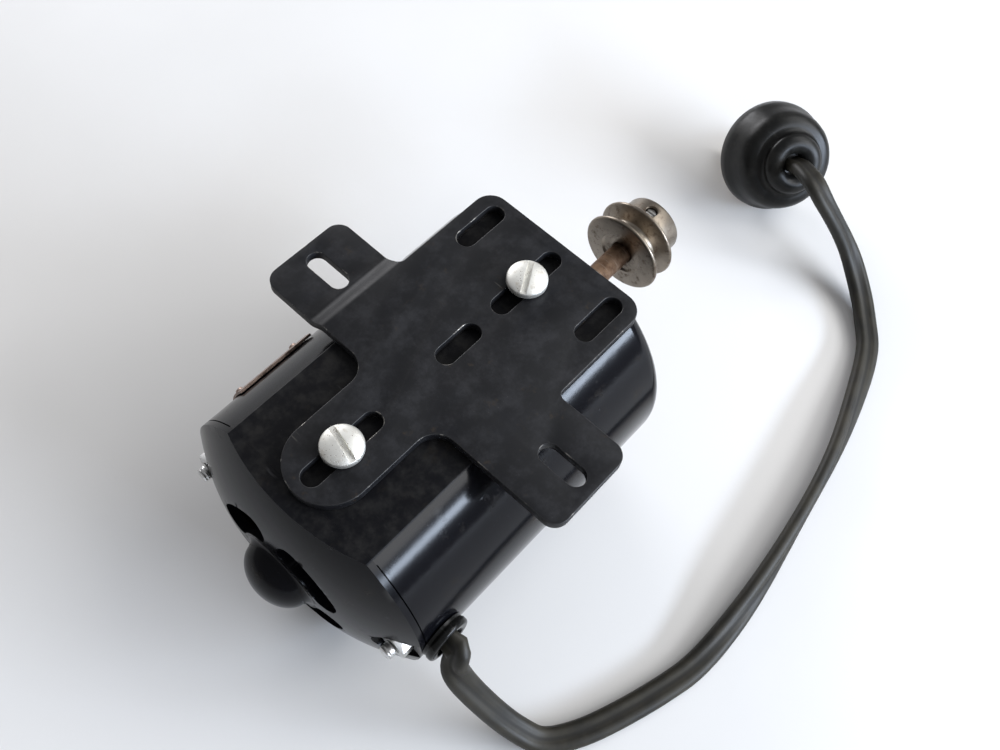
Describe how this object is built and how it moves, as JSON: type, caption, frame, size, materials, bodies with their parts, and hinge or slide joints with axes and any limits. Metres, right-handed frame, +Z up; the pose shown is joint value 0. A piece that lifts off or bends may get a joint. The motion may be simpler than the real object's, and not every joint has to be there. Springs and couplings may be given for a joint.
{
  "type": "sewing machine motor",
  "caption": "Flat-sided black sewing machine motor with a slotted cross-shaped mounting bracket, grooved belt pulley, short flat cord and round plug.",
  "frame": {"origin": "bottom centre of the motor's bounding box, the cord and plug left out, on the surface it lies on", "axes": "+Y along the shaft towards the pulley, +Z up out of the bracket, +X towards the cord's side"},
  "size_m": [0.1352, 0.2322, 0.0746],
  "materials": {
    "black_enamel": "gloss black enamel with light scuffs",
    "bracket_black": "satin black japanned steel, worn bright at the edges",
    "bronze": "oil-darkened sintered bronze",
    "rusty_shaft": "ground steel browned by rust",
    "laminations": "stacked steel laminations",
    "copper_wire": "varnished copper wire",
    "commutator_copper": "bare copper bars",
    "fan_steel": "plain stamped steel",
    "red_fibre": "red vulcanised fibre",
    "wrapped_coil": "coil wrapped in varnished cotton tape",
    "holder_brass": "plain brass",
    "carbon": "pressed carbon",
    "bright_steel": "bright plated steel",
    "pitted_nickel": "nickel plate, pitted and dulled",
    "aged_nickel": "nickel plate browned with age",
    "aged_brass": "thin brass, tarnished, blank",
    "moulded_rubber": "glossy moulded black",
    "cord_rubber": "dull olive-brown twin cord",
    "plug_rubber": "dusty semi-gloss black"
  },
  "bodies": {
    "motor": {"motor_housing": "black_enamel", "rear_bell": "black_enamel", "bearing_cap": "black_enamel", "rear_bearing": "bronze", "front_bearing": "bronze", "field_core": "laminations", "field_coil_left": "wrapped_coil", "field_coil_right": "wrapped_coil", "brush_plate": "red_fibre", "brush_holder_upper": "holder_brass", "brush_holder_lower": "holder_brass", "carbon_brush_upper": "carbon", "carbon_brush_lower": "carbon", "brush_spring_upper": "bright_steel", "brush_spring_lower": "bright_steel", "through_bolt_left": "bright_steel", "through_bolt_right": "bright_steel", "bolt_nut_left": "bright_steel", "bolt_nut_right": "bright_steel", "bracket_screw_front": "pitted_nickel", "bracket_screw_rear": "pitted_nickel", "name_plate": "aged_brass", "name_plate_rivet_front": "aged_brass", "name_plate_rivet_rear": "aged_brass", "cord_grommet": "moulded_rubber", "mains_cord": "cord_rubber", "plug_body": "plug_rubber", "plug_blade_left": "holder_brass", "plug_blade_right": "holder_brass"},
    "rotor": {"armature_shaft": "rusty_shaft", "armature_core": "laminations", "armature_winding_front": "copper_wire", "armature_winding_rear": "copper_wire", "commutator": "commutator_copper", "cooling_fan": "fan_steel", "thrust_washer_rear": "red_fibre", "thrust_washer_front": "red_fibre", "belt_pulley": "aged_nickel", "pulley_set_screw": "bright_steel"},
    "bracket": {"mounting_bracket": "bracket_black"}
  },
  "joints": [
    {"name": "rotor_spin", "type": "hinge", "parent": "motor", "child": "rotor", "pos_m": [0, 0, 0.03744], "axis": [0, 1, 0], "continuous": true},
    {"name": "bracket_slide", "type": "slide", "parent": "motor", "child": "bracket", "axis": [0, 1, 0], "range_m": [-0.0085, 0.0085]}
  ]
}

__EXERCISE REQUIREMENTS__. Give back the data above exactly as it appears.

__WRITTEN RESPONSE__.
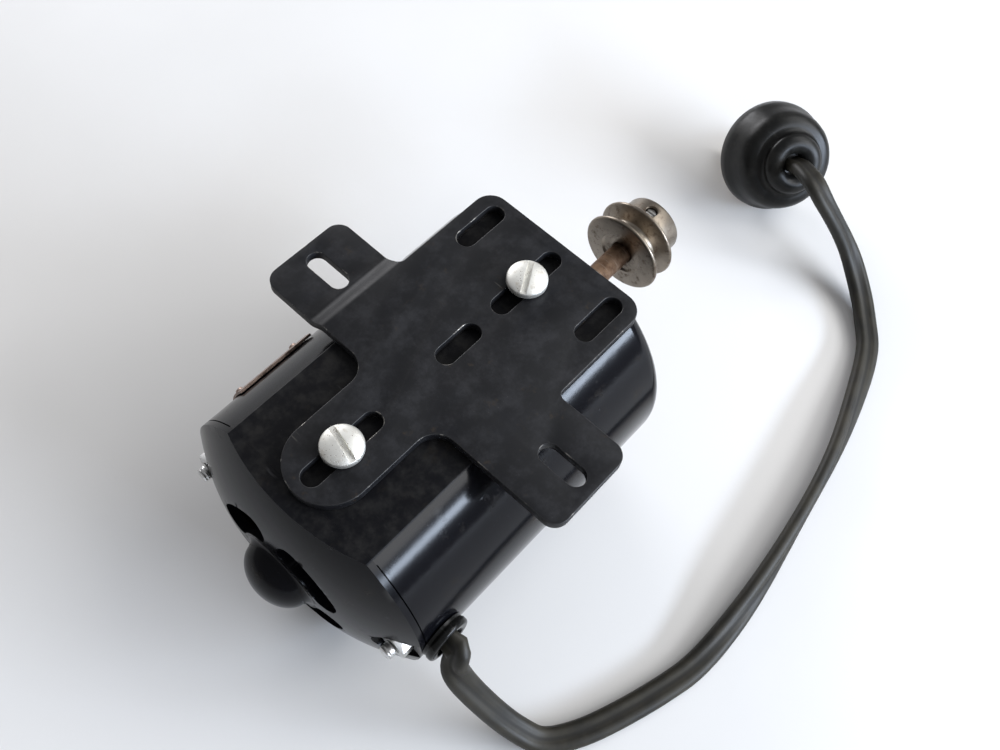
Describe how this object is built and how it moves, as JSON: type, caption, frame, size, materials, bodies with their parts, and hinge or slide joints with axes and any limits. Metres, right-handed frame, +Z up; the pose shown is joint value 0. A piece that lifts off or bends may get a joint. The motion may be simpler than the real object's, and not every joint has to be there. Springs and couplings may be given for a joint.
{
  "type": "sewing machine motor",
  "caption": "Flat-sided black sewing machine motor with a slotted cross-shaped mounting bracket, grooved belt pulley, short flat cord and round plug.",
  "frame": {"origin": "bottom centre of the motor's bounding box, the cord and plug left out, on the surface it lies on", "axes": "+Y along the shaft towards the pulley, +Z up out of the bracket, +X towards the cord's side"},
  "size_m": [0.1352, 0.2322, 0.0746],
  "materials": {
    "black_enamel": "gloss black enamel with light scuffs",
    "bracket_black": "satin black japanned steel, worn bright at the edges",
    "bronze": "oil-darkened sintered bronze",
    "rusty_shaft": "ground steel browned by rust",
    "laminations": "stacked steel laminations",
    "copper_wire": "varnished copper wire",
    "commutator_copper": "bare copper bars",
    "fan_steel": "plain stamped steel",
    "red_fibre": "red vulcanised fibre",
    "wrapped_coil": "coil wrapped in varnished cotton tape",
    "holder_brass": "plain brass",
    "carbon": "pressed carbon",
    "bright_steel": "bright plated steel",
    "pitted_nickel": "nickel plate, pitted and dulled",
    "aged_nickel": "nickel plate browned with age",
    "aged_brass": "thin brass, tarnished, blank",
    "moulded_rubber": "glossy moulded black",
    "cord_rubber": "dull olive-brown twin cord",
    "plug_rubber": "dusty semi-gloss black"
  },
  "bodies": {
    "motor": {"motor_housing": "black_enamel", "rear_bell": "black_enamel", "bearing_cap": "black_enamel", "rear_bearing": "bronze", "front_bearing": "bronze", "field_core": "laminations", "field_coil_left": "wrapped_coil", "field_coil_right": "wrapped_coil", "brush_plate": "red_fibre", "brush_holder_upper": "holder_brass", "brush_holder_lower": "holder_brass", "carbon_brush_upper": "carbon", "carbon_brush_lower": "carbon", "brush_spring_upper": "bright_steel", "brush_spring_lower": "bright_steel", "through_bolt_left": "bright_steel", "through_bolt_right": "bright_steel", "bolt_nut_left": "bright_steel", "bolt_nut_right": "bright_steel", "bracket_screw_front": "pitted_nickel", "bracket_screw_rear": "pitted_nickel", "name_plate": "aged_brass", "name_plate_rivet_front": "aged_brass", "name_plate_rivet_rear": "aged_brass", "cord_grommet": "moulded_rubber", "mains_cord": "cord_rubber", "plug_body": "plug_rubber", "plug_blade_left": "holder_brass", "plug_blade_right": "holder_brass"},
    "rotor": {"armature_shaft": "rusty_shaft", "armature_core": "laminations", "armature_winding_front": "copper_wire", "armature_winding_rear": "copper_wire", "commutator": "commutator_copper", "cooling_fan": "fan_steel", "thrust_washer_rear": "red_fibre", "thrust_washer_front": "red_fibre", "belt_pulley": "aged_nickel", "pulley_set_screw": "bright_steel"},
    "bracket": {"mounting_bracket": "bracket_black"}
  },
  "joints": [
    {"name": "rotor_spin", "type": "hinge", "parent": "motor", "child": "rotor", "pos_m": [0, 0, 0.03744], "axis": [0, 1, 0], "continuous": true},
    {"name": "bracket_slide", "type": "slide", "parent": "motor", "child": "bracket", "axis": [0, 1, 0], "range_m": [-0.0085, 0.0085]}
  ]
}